··· STORED DATA ···
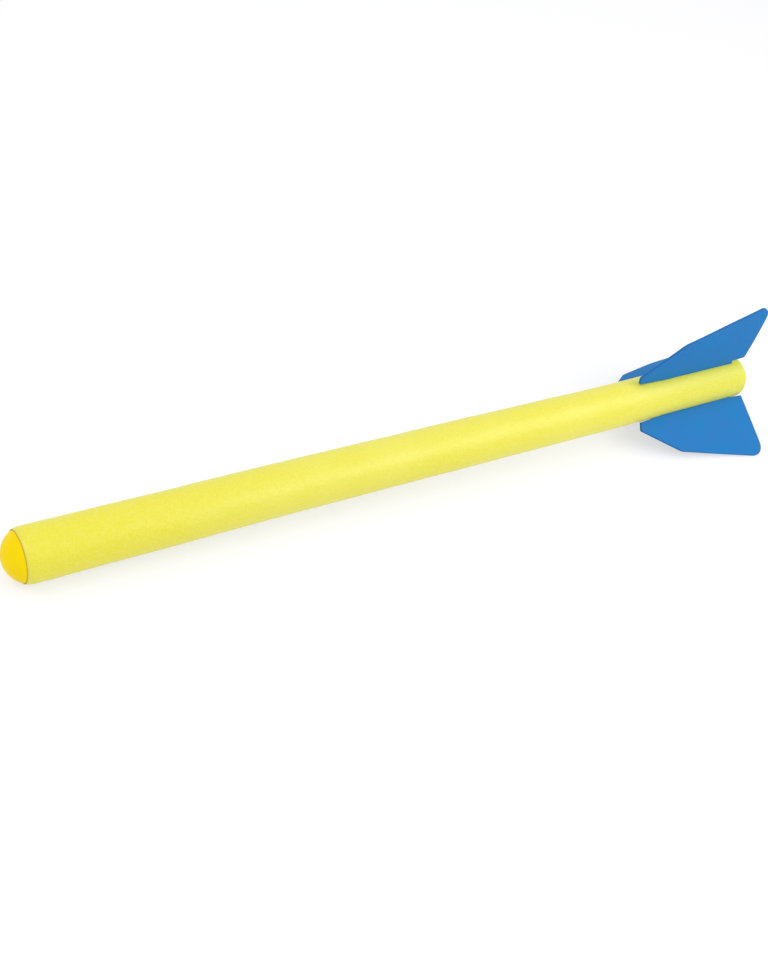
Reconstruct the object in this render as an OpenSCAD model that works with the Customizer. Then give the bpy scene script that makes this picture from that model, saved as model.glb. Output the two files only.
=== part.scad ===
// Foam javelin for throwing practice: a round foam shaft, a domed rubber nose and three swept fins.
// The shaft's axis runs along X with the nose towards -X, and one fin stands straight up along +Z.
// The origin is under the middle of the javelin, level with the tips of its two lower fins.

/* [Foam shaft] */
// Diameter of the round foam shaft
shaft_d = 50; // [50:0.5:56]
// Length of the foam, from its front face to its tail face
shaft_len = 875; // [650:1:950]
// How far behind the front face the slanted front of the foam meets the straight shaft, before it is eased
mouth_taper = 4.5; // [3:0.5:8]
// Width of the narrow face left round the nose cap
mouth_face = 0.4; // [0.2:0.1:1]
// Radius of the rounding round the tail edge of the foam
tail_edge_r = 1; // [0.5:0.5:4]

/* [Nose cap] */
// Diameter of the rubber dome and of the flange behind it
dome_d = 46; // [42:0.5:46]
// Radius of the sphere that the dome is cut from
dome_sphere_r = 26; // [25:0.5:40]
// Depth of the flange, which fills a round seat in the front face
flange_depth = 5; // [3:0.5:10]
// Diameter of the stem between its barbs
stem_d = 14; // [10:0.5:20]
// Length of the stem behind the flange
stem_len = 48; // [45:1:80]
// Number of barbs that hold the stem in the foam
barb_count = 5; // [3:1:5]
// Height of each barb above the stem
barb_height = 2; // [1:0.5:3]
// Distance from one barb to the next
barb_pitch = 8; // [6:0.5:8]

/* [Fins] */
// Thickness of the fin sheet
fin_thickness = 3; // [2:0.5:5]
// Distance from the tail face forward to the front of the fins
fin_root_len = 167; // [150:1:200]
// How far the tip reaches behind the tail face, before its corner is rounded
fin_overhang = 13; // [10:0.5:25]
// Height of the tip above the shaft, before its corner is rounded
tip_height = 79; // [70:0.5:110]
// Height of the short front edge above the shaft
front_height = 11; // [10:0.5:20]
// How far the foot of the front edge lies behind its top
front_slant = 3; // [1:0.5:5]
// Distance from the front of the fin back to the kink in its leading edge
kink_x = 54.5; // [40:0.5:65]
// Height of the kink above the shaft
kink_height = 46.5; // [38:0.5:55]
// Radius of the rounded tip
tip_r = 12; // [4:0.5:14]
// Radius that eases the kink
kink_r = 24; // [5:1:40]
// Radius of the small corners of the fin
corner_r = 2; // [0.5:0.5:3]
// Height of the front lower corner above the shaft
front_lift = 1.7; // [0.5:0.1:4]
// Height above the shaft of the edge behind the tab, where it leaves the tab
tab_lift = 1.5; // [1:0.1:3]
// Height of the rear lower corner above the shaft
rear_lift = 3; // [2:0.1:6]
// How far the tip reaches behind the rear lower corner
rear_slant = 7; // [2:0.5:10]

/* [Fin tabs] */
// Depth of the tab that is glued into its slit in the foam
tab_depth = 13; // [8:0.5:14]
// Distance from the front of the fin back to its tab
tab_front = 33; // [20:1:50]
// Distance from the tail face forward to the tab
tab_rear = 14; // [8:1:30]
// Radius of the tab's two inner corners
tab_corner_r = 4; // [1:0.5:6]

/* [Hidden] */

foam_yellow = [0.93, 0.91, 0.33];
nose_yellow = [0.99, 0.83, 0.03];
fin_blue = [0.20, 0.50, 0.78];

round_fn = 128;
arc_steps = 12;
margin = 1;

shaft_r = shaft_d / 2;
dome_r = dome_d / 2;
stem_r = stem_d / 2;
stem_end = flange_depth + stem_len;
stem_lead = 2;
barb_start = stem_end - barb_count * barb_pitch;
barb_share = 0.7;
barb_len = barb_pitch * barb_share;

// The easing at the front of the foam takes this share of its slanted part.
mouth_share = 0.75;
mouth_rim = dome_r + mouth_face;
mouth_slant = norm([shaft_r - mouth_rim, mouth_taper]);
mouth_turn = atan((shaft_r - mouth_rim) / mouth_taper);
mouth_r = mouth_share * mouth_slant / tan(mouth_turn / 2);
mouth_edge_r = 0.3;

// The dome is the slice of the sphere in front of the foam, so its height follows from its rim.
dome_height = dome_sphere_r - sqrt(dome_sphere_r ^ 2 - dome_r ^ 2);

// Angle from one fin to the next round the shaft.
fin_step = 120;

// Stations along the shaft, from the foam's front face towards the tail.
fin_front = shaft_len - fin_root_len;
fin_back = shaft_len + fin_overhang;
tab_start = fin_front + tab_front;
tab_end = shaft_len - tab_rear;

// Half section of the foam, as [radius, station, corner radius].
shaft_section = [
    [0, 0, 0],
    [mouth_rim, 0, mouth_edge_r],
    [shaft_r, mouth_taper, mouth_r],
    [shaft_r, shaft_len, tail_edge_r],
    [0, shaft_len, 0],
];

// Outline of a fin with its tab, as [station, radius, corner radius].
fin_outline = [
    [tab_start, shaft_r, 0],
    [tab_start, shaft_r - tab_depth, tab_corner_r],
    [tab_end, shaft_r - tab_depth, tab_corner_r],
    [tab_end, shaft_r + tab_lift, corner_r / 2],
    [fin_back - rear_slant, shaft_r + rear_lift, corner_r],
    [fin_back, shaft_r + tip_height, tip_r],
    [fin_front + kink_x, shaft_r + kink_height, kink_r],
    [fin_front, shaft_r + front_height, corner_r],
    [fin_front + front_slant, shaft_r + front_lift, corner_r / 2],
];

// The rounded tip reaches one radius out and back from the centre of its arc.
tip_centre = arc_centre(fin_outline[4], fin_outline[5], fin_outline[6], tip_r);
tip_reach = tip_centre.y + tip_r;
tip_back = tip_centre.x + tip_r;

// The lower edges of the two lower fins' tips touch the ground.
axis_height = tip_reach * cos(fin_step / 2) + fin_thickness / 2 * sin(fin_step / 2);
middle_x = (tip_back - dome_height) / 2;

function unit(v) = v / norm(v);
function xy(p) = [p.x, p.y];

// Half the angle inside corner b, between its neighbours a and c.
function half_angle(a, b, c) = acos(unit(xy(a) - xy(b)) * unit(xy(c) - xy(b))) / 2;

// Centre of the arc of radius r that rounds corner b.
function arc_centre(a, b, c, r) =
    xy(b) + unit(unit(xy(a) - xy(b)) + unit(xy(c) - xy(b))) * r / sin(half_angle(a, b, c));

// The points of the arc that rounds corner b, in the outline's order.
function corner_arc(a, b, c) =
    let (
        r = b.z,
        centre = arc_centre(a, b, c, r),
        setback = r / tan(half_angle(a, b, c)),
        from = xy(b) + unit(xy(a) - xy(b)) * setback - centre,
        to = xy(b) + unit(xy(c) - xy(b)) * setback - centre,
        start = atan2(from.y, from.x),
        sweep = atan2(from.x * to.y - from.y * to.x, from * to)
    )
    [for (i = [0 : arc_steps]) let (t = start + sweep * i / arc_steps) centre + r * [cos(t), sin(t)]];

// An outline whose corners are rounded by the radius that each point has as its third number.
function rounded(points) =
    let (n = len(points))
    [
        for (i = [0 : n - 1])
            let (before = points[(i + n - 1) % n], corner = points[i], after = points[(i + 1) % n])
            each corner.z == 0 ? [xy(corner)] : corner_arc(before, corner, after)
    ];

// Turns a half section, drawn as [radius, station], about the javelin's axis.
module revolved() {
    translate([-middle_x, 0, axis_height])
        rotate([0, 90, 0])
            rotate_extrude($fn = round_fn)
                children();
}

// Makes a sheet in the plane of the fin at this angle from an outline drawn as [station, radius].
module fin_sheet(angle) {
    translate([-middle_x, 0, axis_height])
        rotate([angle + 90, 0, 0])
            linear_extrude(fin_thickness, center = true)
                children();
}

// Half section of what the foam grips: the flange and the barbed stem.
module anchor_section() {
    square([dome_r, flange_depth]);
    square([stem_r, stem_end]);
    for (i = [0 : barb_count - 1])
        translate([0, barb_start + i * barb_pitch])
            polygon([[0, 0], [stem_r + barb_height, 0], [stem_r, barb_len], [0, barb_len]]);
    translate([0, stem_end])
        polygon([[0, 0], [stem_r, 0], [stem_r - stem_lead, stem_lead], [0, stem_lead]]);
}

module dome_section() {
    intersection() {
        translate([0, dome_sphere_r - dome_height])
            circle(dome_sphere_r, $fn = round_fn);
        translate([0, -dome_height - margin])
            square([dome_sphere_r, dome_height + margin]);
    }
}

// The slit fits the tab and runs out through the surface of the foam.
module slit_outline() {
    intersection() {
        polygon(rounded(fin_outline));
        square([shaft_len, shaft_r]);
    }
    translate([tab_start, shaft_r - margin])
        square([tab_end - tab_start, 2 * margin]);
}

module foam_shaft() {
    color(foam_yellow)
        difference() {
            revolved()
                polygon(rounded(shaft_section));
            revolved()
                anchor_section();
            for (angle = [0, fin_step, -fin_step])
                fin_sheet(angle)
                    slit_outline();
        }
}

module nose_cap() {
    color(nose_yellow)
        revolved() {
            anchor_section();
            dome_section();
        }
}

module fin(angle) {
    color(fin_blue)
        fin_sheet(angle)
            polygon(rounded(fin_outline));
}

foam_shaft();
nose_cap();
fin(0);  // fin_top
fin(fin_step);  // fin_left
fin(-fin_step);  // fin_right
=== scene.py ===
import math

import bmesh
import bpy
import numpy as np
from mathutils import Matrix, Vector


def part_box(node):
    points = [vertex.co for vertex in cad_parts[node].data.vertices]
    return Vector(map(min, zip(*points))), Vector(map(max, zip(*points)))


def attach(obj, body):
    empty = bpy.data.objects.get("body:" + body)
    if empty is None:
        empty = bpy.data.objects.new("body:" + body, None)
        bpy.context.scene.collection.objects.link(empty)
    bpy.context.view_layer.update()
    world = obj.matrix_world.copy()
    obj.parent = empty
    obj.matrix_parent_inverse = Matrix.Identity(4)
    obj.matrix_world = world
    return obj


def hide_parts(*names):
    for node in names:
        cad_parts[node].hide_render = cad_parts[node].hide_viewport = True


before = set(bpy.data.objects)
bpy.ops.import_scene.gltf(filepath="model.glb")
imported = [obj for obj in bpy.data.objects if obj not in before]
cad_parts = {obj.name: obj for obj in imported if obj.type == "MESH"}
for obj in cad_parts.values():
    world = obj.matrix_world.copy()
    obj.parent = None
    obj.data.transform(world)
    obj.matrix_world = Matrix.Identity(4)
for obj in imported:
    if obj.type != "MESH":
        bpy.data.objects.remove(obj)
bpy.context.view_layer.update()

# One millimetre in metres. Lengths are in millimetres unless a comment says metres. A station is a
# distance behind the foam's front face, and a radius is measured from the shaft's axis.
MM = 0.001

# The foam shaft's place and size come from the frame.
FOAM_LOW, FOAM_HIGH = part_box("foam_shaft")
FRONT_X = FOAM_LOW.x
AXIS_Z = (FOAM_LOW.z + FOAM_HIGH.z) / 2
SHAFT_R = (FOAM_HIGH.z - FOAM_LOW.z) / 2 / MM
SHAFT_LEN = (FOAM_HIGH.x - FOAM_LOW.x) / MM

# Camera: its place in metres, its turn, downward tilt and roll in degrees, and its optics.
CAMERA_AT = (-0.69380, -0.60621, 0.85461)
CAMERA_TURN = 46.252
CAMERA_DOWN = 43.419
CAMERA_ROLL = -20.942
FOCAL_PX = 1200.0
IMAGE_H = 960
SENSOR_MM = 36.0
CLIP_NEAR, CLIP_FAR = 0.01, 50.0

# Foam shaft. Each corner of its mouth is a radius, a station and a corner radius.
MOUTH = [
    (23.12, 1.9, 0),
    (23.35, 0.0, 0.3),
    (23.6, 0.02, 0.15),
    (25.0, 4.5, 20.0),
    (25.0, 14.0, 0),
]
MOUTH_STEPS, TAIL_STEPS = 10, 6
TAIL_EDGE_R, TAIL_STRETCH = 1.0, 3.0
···
**WHAT IS EXPECTED:** Everything from the line containing "foam_shaft();" down to the line containing "before = set(bpy.data.objects)" should be retyped exactly, both lines included, and nothing more.

**RESPONSE FOR THIS EXERCISE:**
foam_shaft();
nose_cap();
fin(0);  // fin_top
fin(fin_step);  // fin_left
fin(-fin_step);  // fin_right
=== scene.py ===
import math

import bmesh
import bpy
import numpy as np
from mathutils import Matrix, Vector


def part_box(node):
    points = [vertex.co for vertex in cad_parts[node].data.vertices]
    return Vector(map(min, zip(*points))), Vector(map(max, zip(*points)))


def attach(obj, body):
    empty = bpy.data.objects.get("body:" + body)
    if empty is None:
        empty = bpy.data.objects.new("body:" + body, None)
        bpy.context.scene.collection.objects.link(empty)
    bpy.context.view_layer.update()
    world = obj.matrix_world.copy()
    obj.parent = empty
    obj.matrix_parent_inverse = Matrix.Identity(4)
    obj.matrix_world = world
    return obj


def hide_parts(*names):
    for node in names:
        cad_parts[node].hide_render = cad_parts[node].hide_viewport = True


before = set(bpy.data.objects)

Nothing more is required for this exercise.